When someone makes an appointment with a healthcare provider to discuss a reaction, there are several ways their doctor may go about diagnosing a food allergy. First, doctors will take a detailed medical history. It helps to bring a food journal of everything you have eaten prior to a reaction for the doctor to review. Only one test definitively determines a food allergy (the Oral Food Challenge). All others offer a picture of how the body is reacting to food and the likelihood it will experience severe symptoms after ingesting that food again.


Oral Food Challenge

This test is considered the gold standard for diagnosing food allergies. This test measures how much of an allergen a patient can tolerate without reacting. If a patient can ingest a certain challenge level of allergen without reacting, they are considered not allergic to that allergen. During an oral food challenge, a patient is giving an increasing amount of an allergen beginning with the smallest dose. Oral food challenges are ONLY performed in a medically supervised setting where healthcare professionals monitor the patient for signs of an allergic reaction. These tests last several hours – so come prepared with books, devices, toys, etc.

Oral food challenges are also used to test whether a patient has outgrown a particular allergy. [See What is an Oral Food Challenge and How to Prepare for additional information.]

Blood Test

Blood tests measure a specific antibody in the blood called IgE. IgE, or immunoglobulin E, is the antibody that causes your immune system to react abnormally to certain food resulting in food allergy. A doctor will take a blood sample and test it against certain allergens. This gives the doctor a picture of how the body is responding to that food. There are also related blood tests called component tests. These helps narrow down true allergies (which can cause reactions) to false positives (or allergies to harmless protein in food). A patient can typically expect results in several days to weeks and will need to discuss the results with their doctor. The results of a blood test DO NOT PREDICT SEVERITY of a food allergy – they only predict the probability of a food allergy.

Skin Testing

Skin testing or skin prick tests are an in-office procedure that can provide results in 15-30 minutes. During this test, a small amount of allergen is applied to the skin (typically on a patients forearm or back). If a wheal (much like a bug bite) appears, the site is measured and considered positive. This relatively short test is not painful, but can be itchy or uncomfortable.

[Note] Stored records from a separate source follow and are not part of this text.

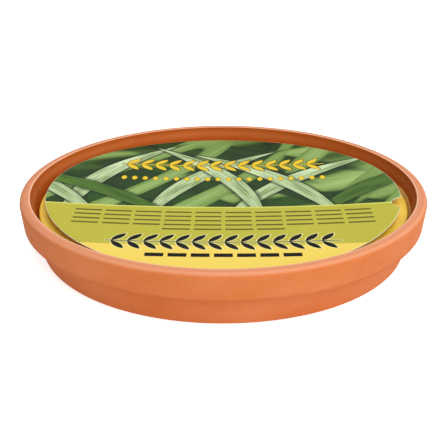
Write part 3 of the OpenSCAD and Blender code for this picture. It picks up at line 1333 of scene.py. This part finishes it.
def braided_tape(g: Graph, i: dict[str, Term]) -> Term:
    """Lays strands in a flat braid along a path whose wide side faces across X.

    Args:
        g: The tree's graph.
        i: The tree's inputs.

    Returns:
        The braid's geometry.
    """
    section_sides = 8
    path = g.add("GeometryNodeMeshToCurve", {0: i["Geometry"]})[0]
    even = g.add("GeometryNodeResampleCurve", {"Curve": path, "Count": i["Samples"]})[0]
    many = g.add(
        "GeometryNodeDuplicateElements", {"Geometry": even, "Amount": i["Strands"]}, domain="SPLINE")
    run = g.add("GeometryNodeSplineParameter")["Length"]
    turn = (run / i["Lay"] + many["Duplicate Index"] / i["Strands"]) * math.tau
    half_w = i["Width"] * 0.5 - i["Strand Radius"]
    half_t = i["Thickness"] * 0.5 - i["Strand Radius"]
    across = half_w * g.math("SINE", turn)
    through = half_t * g.math("SINE", turn * 2.0)
    tangent = g.add("GeometryNodeInputTangent")[0]
    out = g.vector("SCALE", g.vector("CROSS_PRODUCT", tangent, (1, 0, 0)), scale=through)
    offset = g.vector("ADD", g.join(across), out)
    laid = g.add("GeometryNodeSetPosition", {"Geometry": many["Geometry"], "Offset": offset})[0]
    section = g.add(
        "GeometryNodeCurvePrimitiveCircle", {"Resolution": section_sides, "Radius": i["Strand Radius"]},
        mode="RADIUS")[0]
    strands = g.add(
        "GeometryNodeCurveToMesh", {"Curve": laid, "Profile Curve": section, "Fill Caps": True})[0]
    return g.add("GeometryNodeSetShadeSmooth", {"Geometry": strands, "Shade Smooth": True})[0]


@dataclass
class Turned:
    """A piece turned about the axis from a profile."""

    sizes: Sizes
    name: str
    node: str
    slot: str
    gap: float
    unevenness: float
    uneven_size: float
    seed: float
    segments: int = 256

    def corners(self) -> list[Corner]:
        """Gives each corner's radius, height and rounding, from the axis below to the axis above."""
        raise NotImplementedError

    def build(self, tree: ShapeTree, material: bpy.types.Material) -> bpy.types.Object:
        """Builds the piece in place of its CAD node.

        Args:
            tree: The tree that turns a profile.
            material: The piece's finish.

        Returns:
            The piece.
        """
        profile = spaced(rounded_profile(self.corners()), self.gap)
        source = path_object(self.name + "_profile", [(r, 0.0, z) for r, z in profile])
        obj = tree.grow(source, self.name, Segments=self.segments, Unevenness=self.unevenness,
                        Uneven_Size=self.uneven_size, Seed=self.seed, Material=material)
        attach(obj, "root")
        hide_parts(self.node)
        return obj


@dataclass
class Saucer(Turned):
    """The terracotta saucer, with its square band, step and foot ring."""

    name: str = "saucer_body"
    node: str = "saucer"
    slot: str = "terracotta"
    gap: float = 2.4 * MM
    unevenness: float = 0.16 * MM
    uneven_size: float = 50 * MM
    seed: float = 3.1
    band_draft: float = 1.4 * MM
    step_w: float = 4.9 * MM
    wall_draft: float = 4.9 * MM
    foot_w: float = 11.4 * MM
    recess_h: float = 1 * MM
    recess_slope: float = 1.5 * MM
    recess_round: float = 0.5 * MM
    foot_round: float = 2.4 * MM
    step_fillet: float = 1.4 * MM
    band_round: float = 0.9 * MM
    rim_round: float = 2.8 * MM
    inner_round: float = 1.0 * MM

    def corners(self) -> list[Corner]:
        """Gives each corner's radius, height and rounding.

        Returns:
            The corners, from the axis below, round the outside, to the axis above.
        """
        s = self.sizes
        band_r = s.rim_r - self.band_draft
        step_r = band_r - self.step_w
        foot_r = step_r - self.wall_draft
        foot_in_r = foot_r - self.foot_w
        return [
            (0, self.recess_h, 0),
            (foot_in_r - self.recess_slope, self.recess_h, self.recess_round),
            (foot_in_r, 0, self.recess_round),
            (foot_r, 0, self.foot_round),
            (step_r, s.band_z, self.step_fillet),
            (band_r, s.band_z, self.band_round),
            (s.rim_r, s.rim_z - self.rim_round, 0),
            (s.rim_r, s.rim_z, self.rim_round),
            (s.inner_r, s.rim_z, self.inner_round),
            (s.floor_r, s.floor_z, s.floor_fillet),
            (0, s.floor_z, 0),
        ]


@dataclass
class Wax(Turned):
    """The wax, shrunk a little from the wall, with a rounded edge and a shallow dip inside it."""

    name: str = "wax_body"
    node: str = "wax_fill"
    slot: str = "candle_wax"
    gap: float = 2.6 * MM
    unevenness: float = 0.14 * MM
    uneven_size: float = 30 * MM
    seed: float = 8.4
    shrinkage: float = 0.9 * MM
    edge_round: float = 1.2 * MM
    dip_w: float = 9 * MM
    dip: float = 0.25 * MM
    middle_dip: float = 0.1 * MM

    def corners(self) -> list[Corner]:
        """Gives each corner's radius, height and rounding.

        Returns:
            The corners, from the axis below, round the edge, to the axis above.
        """
        s = self.sizes
        wall_r = s.wall_r(s.wax_z)
        return [
            (0, s.floor_z, 0),
            (s.floor_r - self.shrinkage, s.floor_z, s.floor_fillet),
            (wall_r - self.shrinkage, s.wax_z, self.edge_round),
            (wall_r - self.dip_w, s.wax_z - self.dip, 0),
            (0, s.wax_z - self.middle_dip, 0),
        ]


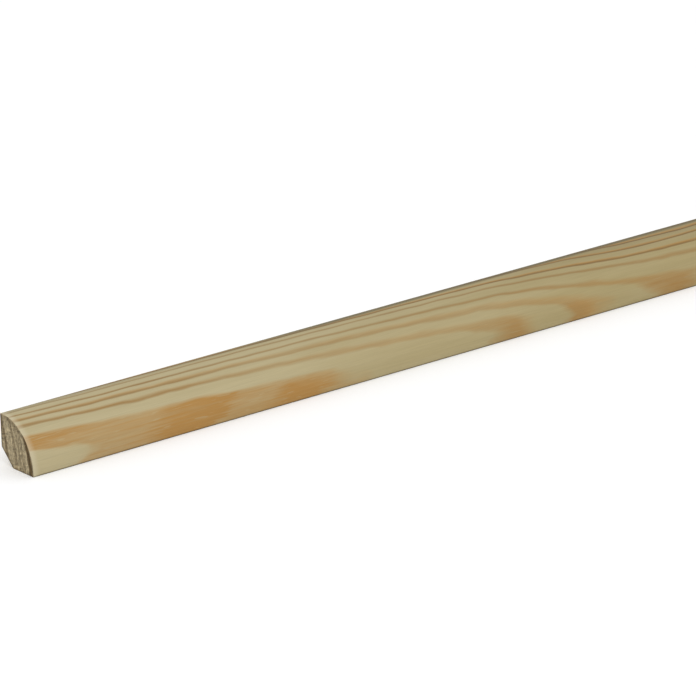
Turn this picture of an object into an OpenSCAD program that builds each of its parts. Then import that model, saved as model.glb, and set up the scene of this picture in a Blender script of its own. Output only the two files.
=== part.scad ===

Blood and skin tests sometimes yield false positive results for a variety of reasons. Therefore, it is important you work with an allergist trained at interpreting the results and offering practical guidance for next steps.

Food Elimination Diet

Food elimination diets are just as their names suggest: a strict diet to be followed that does not contain a certain allergen (or several allergens), generally for up to four weeks. Following the elimination period of the diet, allergens are gradually added back in one by one to identify which one(s) a patient is reacting to. It helps to keep a food journal during this process to record what you eat and identify any other reactions you might have. This process can be tricky at first as most people are not well-practiced in reading ingredient lists and eliminating allergens when they hide in tricky places.


It is CRITICAL to see a doctor when you suspect you have a food allergy. Studies show that the difference between a food allergy and a food intolerance isn’t well understood by most patients. That difference can be crucial: A patient does not want to take on the tremendous stress and burden of avoiding a food unnecessarily. Nor do patients want to be caught having a severe reaction without life-saving epinephrine and a plan of action.

Under the supervision of a trained medical professional, diagnosing (or ruling out!) a food allergy can be done simply and send you on your way to better health quickly.